As I said last week, the man in the now ‘infamous’ t-shirt standing next to Jordan Peterson in a photograph proclaiming his proud ‘Islamaphobia” listed a litany of grievances with Islam that any true liberal should support, not condemn. And yet he was linked in by some as being ideologically responsible for the terrible massacre in New Zealand, and Peterson’s books were dropped from some online retailers as a consequence. This type of censoring – of shutting people up – over their legitimate fears is not the way to go. It will – as I stressed earlier – cede ground to the far-right who don’t care what you call them and are in fact empowered by efforts to silence dissenting views.

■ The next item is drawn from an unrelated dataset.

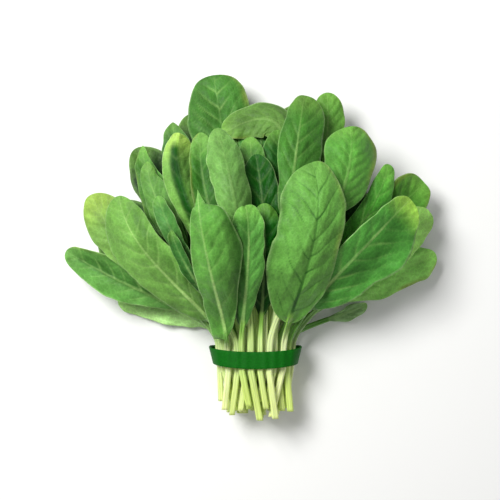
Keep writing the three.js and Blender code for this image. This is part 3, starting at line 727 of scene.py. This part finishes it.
# The fine leaf's grid: x and a are millimetres across and along the leaf, share is the part of its
# half-width, flat the points in plan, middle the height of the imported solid's middle there, bare the
# stalk's half-width, and round is 1 where the stalk is round and 0 where the blade is flat.
def leafGrid(spec, number):
    coarse = coarsePlaces(spec, number)
    packed, worst = packedHeights(spec, number, coarse)
    places = finePlaces(spec, number)
    plan = leafPlan(spec, number, places, leafForm["tipHalfWidth"])
    even = np.linspace(-1, 1, leafGrids[spec["grid"]]["columns"])
    crowded = np.sign(even) * (0.35 * np.abs(even) + 0.65 * np.abs(even) ** 1.8)  # closer by the midrib
    share = lerp(crowded[None, :], np.sin(even * np.pi / 2)[None, :], plan["round"][:, None])
    a = (places - plan["bareStem"])[:, None] + 0 * share
    along = plan["along"][:, None] + 0 * share
    notchAt = a / leafForm["notchRun"] + np.sign(share) * 31
    notch = leafForm["edgeNotch"] * softNoise(notchAt, 0 * a, number + 3)
    notch = notch * smoothstep(along, *leafForm["notchFrom"]) * np.abs(share) ** 6
    notch = notch * (1 - smoothstep(along, *leafForm["notchTo"]))
    flat, x = platePoints(plan, share)
    flat = flat + plan["side"][:, None, :] * (np.sign(share) * notch)[:, :, None]
    middleAlong = smoothThrough(coarse, packed.T, np.tile(places, (len(blades["columns"]), 1))).T
    middle = smoothThrough(blades["columns"], middleAlong, share)
    return {
        "x": x, "a": a, "share": share, "along": along, "flat": flat, "middle": middle, "worst": worst,
        "round": plan["round"][:, None] + 0 * share, "bare": plan["bare"][:, None] + 0 * share,
        "bareStem": plan["bareStem"], "depth": plan["depth"],
    }


def leafSurfaces(spec, number, grid):  # points of the upper face and the underside, and how veins show there
    form = leafForm
    x, a, along, bare = [grid[key] for key in ("x", "a", "along", "bare")]
    onBlade, edge, calm = 1 - grid["round"], np.abs(grid["share"]), 1 - smoothstep(along, *form["tipCalm"])
    vein, quilt = veinPattern(spec, number, x, a)
    vein = vein * onBlade * calm
    onRib = np.sqrt((1 - (x / (bare * (1 - form["ribNarrowing"] * along))) ** 2).clip(0, 1))
    relief = form["quiltHeight"] * quilt * onBlade * (1 - edge ** 4)
    relief = relief * smoothstep(np.abs(x), 0, form["flatByRib"])
    acrossRun, alongRun = form["buckleRuns"]
    relief = relief + form["buckle"] * softNoise(x / acrossRun, a / alongRun, number + 11) * onBlade
    relief = relief + heapFolds(grid["flat"][:, :, 0], grid["flat"][:, :, 1])
    waves = a / form["ruffleRun"] + number * goldenStep + (grid["share"] < 0) * 0.37
    relief = relief + form["ruffle"] * np.sin(2 * np.pi * waves) * edge ** 3 * onBlade * calm

    thin = form["bladeHalf"] * lerp(1.0, 0.1, grid["round"])
    stalkHalf = grid["depth"] / 2 - form["stalkSkin"]
    groove = form["grooveDepth"] * np.exp(-(x / (form["grooveWidth"] * bare)) ** 2)
    raised = form["ribTop"] * (1 - along)
    sunken = -form["grooveDepth"] * (1 - 0.6 * along)
    ribTop = raised if spec["rib"] > 0 else sunken
    up = thin + lerp(ribTop * onRib, stalkHalf * onRib - groove, grid["round"])
    up = up - form["veinDepth"] * vein * (1 - onRib)
    down = thin + lerp(stalkHalf, form["ribEnd"], along ** 0.6) * onRib
    down = down + form["veinBelow"] * vein * (1 - onRib)
    middle = grid["middle"] + relief
    bottom = np.maximum(middle - down, form["least"])
    top = np.maximum(middle + up, bottom + form["least"])
    return [np.concatenate([grid["flat"], z[:, :, None]], axis=2) for z in (top, bottom)] + [vein]


def cutEnd(skinRing, skinLoop, start):  # two rings step in from the skin, and a strip closes the middle
    centre = skinRing.mean(axis=0)
    rings, loops = [], [skinLoop]
    for shrink, sunk in leafForm["cutRings"]:
        ring = centre + (skinRing - centre) * shrink
        ring[:, 1] += sunk
        loops.append(start + len(ring) * len(rings) + np.arange(len(ring)))
        rings.append(ring)
    quads = [quadsOf(outer, inner, np.roll(inner, -1), np.roll(outer, -1))
             for outer, inner in zip(loops, loops[1:])]
    upperHalf, lowerHalf = np.split(loops[-1], 2)
    lowerHalf = lowerHalf[::-1]
    quads.append(quadsOf(upperHalf[:-1], lowerHalf[:-1], lowerHalf[1:], upperHalf[1:]))
    return np.concatenate(rings), np.concatenate(quads)


def makeLeaf(spec, number):
    grid = leafGrid(spec, number)
    top, bottom, vein = leafSurfaces(spec, number, grid)
    rows, count = grid["a"].shape
    upper = np.arange(rows * count).reshape(rows, count)
    lower = upper + rows * count
    skinRing = np.concatenate([top[0], bottom[0, ::-1]])
    skinLoop = np.concatenate([upper[0], lower[0, ::-1]])
    rings, cap = cutEnd(skinRing, skinLoop, 2 * rows * count)
    quads = np.concatenate([
        quadsOf(upper[:-1, :-1], upper[:-1, 1:], upper[1:, 1:], upper[1:, :-1]),
        quadsOf(lower[:-1, :-1], lower[1:, :-1], lower[1:, 1:], lower[:-1, 1:]),
        quadsOf(lower[:-1, 0], upper[:-1, 0], upper[1:, 0], lower[1:, 0]),
        quadsOf(upper[:-1, -1], lower[:-1, -1], lower[1:, -1], upper[1:, -1]),
        quadsOf(upper[-1, :-1], upper[-1, 1:], lower[-1, 1:], lower[-1, :-1]),
        cap,
    ])
    skins = [upperSkin, lowerSkin, stalkSkin, cutSkin]
    upperSlot, lowerSlot, stalkSlot, cutSlot = range(len(skins))
    onBlade = grid["along"][:-1, 0] > leafForm["bladeFrom"]
    upperSlots, lowerSlots = [np.where(onBlade, slot, stalkSlot) for slot in (upperSlot, lowerSlot)]
    slots = np.concatenate([
        np.repeat(upperSlots, count - 1), np.repeat(lowerSlots, count - 1), upperSlots, upperSlots,
        np.full(count - 1, upperSlot), np.full(len(cap), cutSlot),
    ])
    points = np.concatenate([top.reshape(-1, 3), bottom.reshape(-1, 3), rings])
    colours = np.concatenate([
        leafColours(spec, number, grid, vein, False).reshape(-1, 3),
        leafColours(spec, number, grid, vein, True).reshape(-1, 3),
        np.tile(leafPalette["stalkCut"][0], (len(rings), 1)),
    ])
    # Each leaf, and its underside, reads its own layer of the noise textures.
    places = np.stack([grid["x"], grid["a"], 0 * grid["a"] + number * 37.0], axis=-1).reshape(-1, 3)
    places = np.concatenate([places, places + (0, 0, 11), np.zeros((len(rings), 3))])
    piece = buildMesh("leaf_" + spec["name"], points, quads, slots, skins, colours, places)
    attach(piece, "root")
    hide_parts(spec["name"])
    return grid["worst"], len(quads) * 2


worstFit, triangles = 0, 0
for number, spec in enumerate(leaves):
    worst, count = makeLeaf(spec, number)
    worstFit = max(worstFit, worst)
    triangles += count
print("leaves made:", len(leaves), "triangles:", triangles, "worst fit to the packed grid:",
      round(worstFit, 4))

# Tie band: extruded and dusted rubber, cut flat. It looks dull and evenly coloured, with a fine speckle.
bandLook = {
    "ior": 1.52, "specular": 0.14, "roughness": (0.5, 0.66), "bump": 0.35, "bumpHeight": 0.2,
    "green": "#025806", "speckGreen": "#05660A", "speck": 1.1, "speckFrom": 0.4, "speckTo": 0.62,
    "width": 12, "wall": 1.2, "corner": 0.4, "halfWidthLeafSide": 33.5, "halfWidthCutSide": 30.5,
    "halfHeight": 21.8, "flattening": 0.8, "squareness": 3, "bow": 2.2, "bowRest": 0.35,
    "around": 240, "acrossSteps": 8, "cornerSteps": 3, "stemBulge": 0.3,
}


def rubberBand(name):
    material, tree, skin = newMaterial(name, {
        "IOR": bandLook["ior"], "Specular IOR Level": bandLook["specular"],
    })
    place = addNode(tree, "ShaderNodeTexCoord").outputs["Object"]
    speck = addNode(tree, "ShaderNodeTexNoise", {
        "Vector": place, "Scale": 1 / (bandLook["speck"] * mm), "Detail": 3.0, "Roughness": 0.7,
    })
    sharper = addNode(tree, "ShaderNodeMapRange", {
        "Value": speck.outputs["Fac"], "From Min": bandLook["speckFrom"], "From Max": bandLook["speckTo"],
    })
    green = addNode(tree, "ShaderNodeMix", {
        0: sharper.outputs[0],
        6: (*linear(bandLook["green"]), 1), 7: (*linear(bandLook["speckGreen"]), 1),
    }, data_type="RGBA")
    tree.links.new(green.outputs[2], skin.inputs["Base Color"])
    finishSkin(tree, skin, bandLook, speck.outputs["Fac"], speck.outputs["Fac"])
    return material


def makeBand():
    look = bandLook
    turn = 2 * np.pi * (np.arange(look["around"]) + 0.5) / look["around"]
    power = 2 / look["squareness"]
    roundX = np.sign(np.cos(turn)) * np.abs(np.cos(turn)) ** power
    roundZ = np.sign(np.sin(turn)) * np.abs(np.sin(turn)) ** power
    middle = look["halfHeight"] - look["flattening"]
    corner = look["corner"]
    halfBand, wall = look["width"] / 2, look["wall"]
    section = []  # (place along the stems, depth below the outer face), round the band's section
    for y0, d0, start in ((halfBand - corner, corner, 90), (halfBand - corner, wall - corner, 0),
                          (-halfBand + corner, wall - corner, -90), (-halfBand + corner, corner, -180)):
        for k in range(look["cornerSteps"] + 1):
            angle = math.radians(start - 90 * k / look["cornerSteps"])
            section.append((y0 + corner * math.cos(angle), d0 - corner * math.sin(angle)))
    divided = []
    for (y0, d0), (y1, d1) in zip(section, section[1:] + section[:1]):
        pieces = look["acrossSteps"] if abs(y1 - y0) > halfBand else 1
        divided += [(lerp(y0, y1, k / pieces), lerp(d0, d1, k / pieces)) for k in range(pieces)]
    rows = []
    for y, inset in divided:
        share = (y + halfBand) / look["width"]
        half = lerp(look["halfWidthCutSide"], look["halfWidthLeafSide"], share)
        bulge = look["stemBulge"] * np.cos(2 * np.pi * half * roundX / stems["pitchAcross"]) * np.abs(roundZ)
        x = (half - inset) * roundX
        z = middle + (look["halfHeight"] - inset) * roundZ + bulge * (roundZ > 0)
        z = np.maximum(z, inset)
        bow = look["bow"] * (roundX ** 2 - look["bowRest"])
        rows.append(np.stack([x, y + bow, z], axis=1))
    points = np.concatenate(rows)
    corners = np.arange(len(points)).reshape(len(rows), look["around"])
    ahead, nextRow = np.roll(corners, -1, axis=1), np.roll(corners, -1, axis=0)
    quads = quadsOf(corners, nextRow, np.roll(ahead, -1, axis=0), ahead)
    band = buildMesh("band_tie", points, quads, np.zeros(len(quads)),
                     [rubberBand("tie band, dusted extruded rubber")])
    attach(band, "root")
    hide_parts("tie_band")


makeBand()
print("tie band made")

# Plain pale floor and soft studio light from the upper left
studio = {
    "floorColour": "#F7F7F5", "floorHalf": 3000, "world": 0.31, "aim": (0, 80, 40),
    "lights": {
        "key": {"place": (-430, 450, 870), "size": 420, "power": 11.9},
        "fill": {"place": (500, -400, 900), "size": 700, "power": 0.8},
    },
}


def makeStudio():
    half = studio["floorHalf"] * mm
    mesh = bpy.data.meshes.new("floor")
    corners = [(-half, -half, 0), (half, -half, 0), (half, half, 0), (-half, half, 0)]
    mesh.from_pydata(corners, [], [(0, 1, 2, 3)])
    material, tree, skin = newMaterial("floor, matt white paint", {
        "Base Color": (*linear(studio["floorColour"]), 1), "Roughness": 0.9, "Specular IOR Level": 0.1,
    })
    mesh.materials.append(material)
    floor = bpy.data.objects.new("floor", mesh)
    bpy.context.scene.collection.objects.link(floor)
    world = bpy.data.worlds.new("studio")
    world.use_nodes = True
    world.node_tree.nodes["Background"].inputs["Color"].default_value = (1, 1, 1, 1)
    world.node_tree.nodes["Background"].inputs["Strength"].default_value = studio["world"]
    bpy.context.scene.world = world
    for name, look in studio["lights"].items():
        lamp = bpy.data.lights.new(name, "AREA")
        lamp.size = look["size"] * mm
        lamp.energy = look["power"]
        light = bpy.data.objects.new(name, lamp)
        light.location = [c * mm for c in look["place"]]
        x, y, z = [studio["aim"][i] * mm - light.location[i] for i in range(3)]
        light.rotation_euler = (math.atan2(math.hypot(x, y), -z), 0, math.atan2(x, -y) + math.pi)
        bpy.context.scene.collection.objects.link(light)


makeStudio()
bpy.context.scene.view_settings.view_transform = "Standard"
print("studio made")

This is why, to conclude, the term “anti-Muslim bigotry” as promoted by Maajid Nawaz makes more sense. Polls may tell us a prevailing community attitude, but they tell us nothing about the views of private individuals. What’s more, not all Muslims interpret their religion in the same way. There are liberal Muslims, and there conservative Muslims who nonetheless take a live-and-let live approach to secular society. The good news is that while it is true, according to polls, that over half of British Muslims would like to outlaw homosexuality, a sizeable minority – “almost half” – do not, whether they approve of it or not. Part of the problem affecting wider public perception of Islam in Britain is that these Muslims are not well represented in formal institutions – it is the the MCBs, the MPACs, the Cages and the 8Pillars  groups who end up all over our TV screens. It is beliefs, and institutions, that ought to be fought, not individual people whose personal views cannot be guessed by the way they dress, or their accent, or the religion the belong to. And, it goes without saying, that violence is hardly ever the answer – and certainly not in a civil society.

But speech almost always is, and we need a great deal more frank and open discussion about how the barbarism in many Muslim-majority countries, and socially regressive attitudes in sections of the British Muslim community, are driving fear and loathing of Islam.